Overview
Swapter positions itself as a lightning-fast, no-registration cryptocurrency exchange where users can swap among more than 3,000 coins across 450 networks. The platform emphasizes simplicity: select a pair, enter a receiving address, send funds, and wait roughly five minutes for completion. Its marketing leans heavily on buzzwords like "transparency," "maximum security," and "no hidden fees," while promoting an ambitious roadmap that includes fiat on-ramps, cross-chain bridges, and decentralized exchange functionality, most still labeled "soon." Partnership programs for wallets, aggregators, and ambassadors suggest Swapter is chasing ecosystem growth rather than perfecting its core product.
Despite these glossy promises, our assessment reveals a stark disconnect between advertised reliability and documented user experiences. The service currently earns a 4 out of 10 overall score, dragged down by catastrophic trust and privacy ratings of 3 out of 100 each. For privacy-conscious traders seeking genuinely anonymous exchange options, these numbers demand scrutiny before depositing any funds.
Privacy & KYC
Swapter's KYC classification sits at L3, Tiered, meaning identity verification supposedly triggers only above certain transaction thresholds. The FAQ explicitly states "No, KYC is not required" and promotes anonymous usage without registration. However, this framing obscures critical nuances. The platform's AML/KYC policy page exists alongside terms of use last updated in November 2022, creating ambiguity about when and how aggressively verification demands activate.
- IP logging: Confirmed active, undermining claims of genuine anonymity for Tor users despite the service offering a Tor gateway.
- Email requirement: None for basic swaps, though support interactions and partnership applications naturally expose contact information.
- Selective enforcement risk: Multiple user reports describe funds frozen pending invasive documentation, suggesting the tiered policy may be applied arbitrarily rather than transparently.
The privacy score of 3 reflects this operational opacity. A service cannot credibly bill itself as "anonymous" while reserving broad rights to demand identification retroactively, particularly when its terms grant sweeping discretion to suspend transactions for "compliance" reasons.
Supported assets & payments
Swapter's asset coverage is undeniably extensive on paper. The platform claims 1,200+ currencies available, with wallet-program documentation expanding this to 3,000+ coins across 450 networks. Major cryptocurrencies including Bitcoin, Ethereum, Solana, Cardano, and Binance Coin are supported alongside privacy-focused options like Monero and Lightning Network Bitcoin. Fiat acceptance is advertised, though the "Buy Crypto with Card" feature remains marked as coming soon in 2026.

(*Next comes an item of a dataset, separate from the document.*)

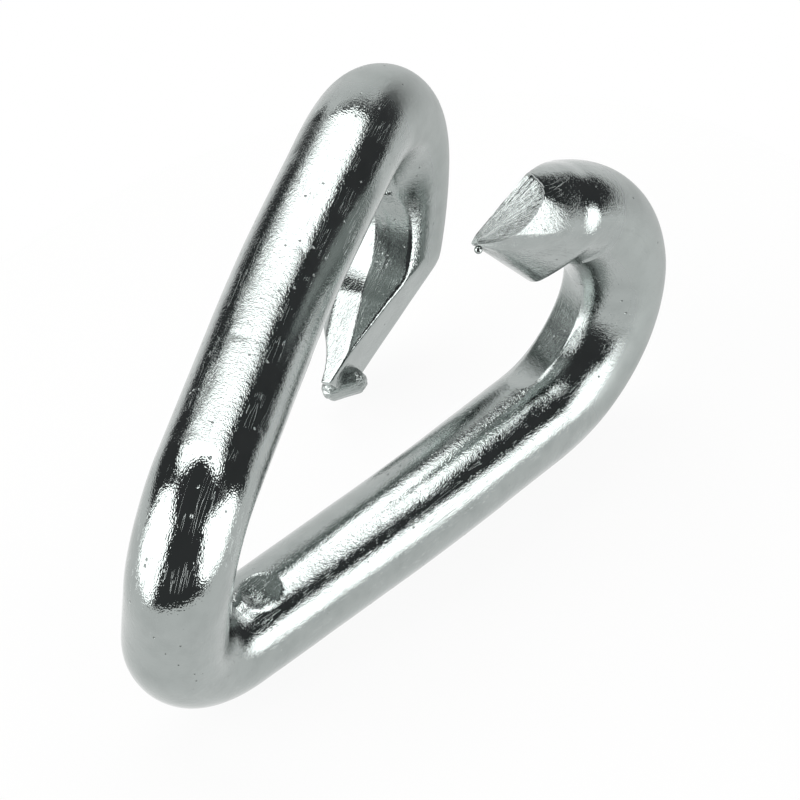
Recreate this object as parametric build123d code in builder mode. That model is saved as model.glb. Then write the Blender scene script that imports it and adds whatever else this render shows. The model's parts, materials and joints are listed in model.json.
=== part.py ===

Fixed and floating rate options exist for most pairs, with the interface displaying estimated receive amounts before confirmation. Minimum transaction amounts vary by currency and network, revealed only during the active exchange flow rather than on a public schedule. This opacity complicates planning for users managing precise allocations. The inclusion of cash as an accepted method appears aspirational given the absence of functional fiat infrastructure, further eroding confidence in advertised capabilities.
Security & custody
Swapter operates as a custodial exchange during the swap process, users must send funds to platform-controlled addresses before receiving output coins. This model inherently creates counterparty risk that non-custodial alternatives eliminate. The service touts "advanced encryption technologies" and "multi-layered security" without specifying implementation details, audit history, or insurance provisions.
Community sentiment reveals the gravest concerns. Multiple independent reports allege Swapter withheld 700 XMR (approximately $350,000) from a single user, with support responses blaming unnamed "liquidity providers" across months of delays. Another trader swapping BTC to XMR through Swapter via Trocador reported five days of non-delivery without resolution.
These patterns suggest systemic liquidity or solvency problems rather than isolated technical failures. The presence of a Telegram support bot and 24/7 email channel means little when substantive responses prove evasive. Open-source claims cannot be verified from provided materials, and the Tor availability offers limited protection when the underlying service selectively honors withdrawals.
Who it's for, verdict
Swapter occupies a dangerous middle ground: too centralized and trust-dependent for privacy purists, too unreliable and opaque for mainstream users. The theoretical convenience of 3,000+ coin access and no-registration onboarding collapses against the practical reality of frozen funds, unaccountable support, and contradictory KYC practices.
Our recommendation is unequivocal: avoid Swapter for significant transactions, particularly involving Monero where documented seizure incidents concentrate. Small test swaps may complete successfully, the occasional five-star review confirms this, but the platform's trust and privacy scores of 3/100 reflect structural dysfunction, not mere growing pains. For genuine no-KYC exchange needs, prioritize established alternatives with proven non-custodial architecture, transparent operator identities, and verifiable community track records. Swapter's 2026 roadmap promises transformation, yet delivery on prior commitments remains conspicuously absent.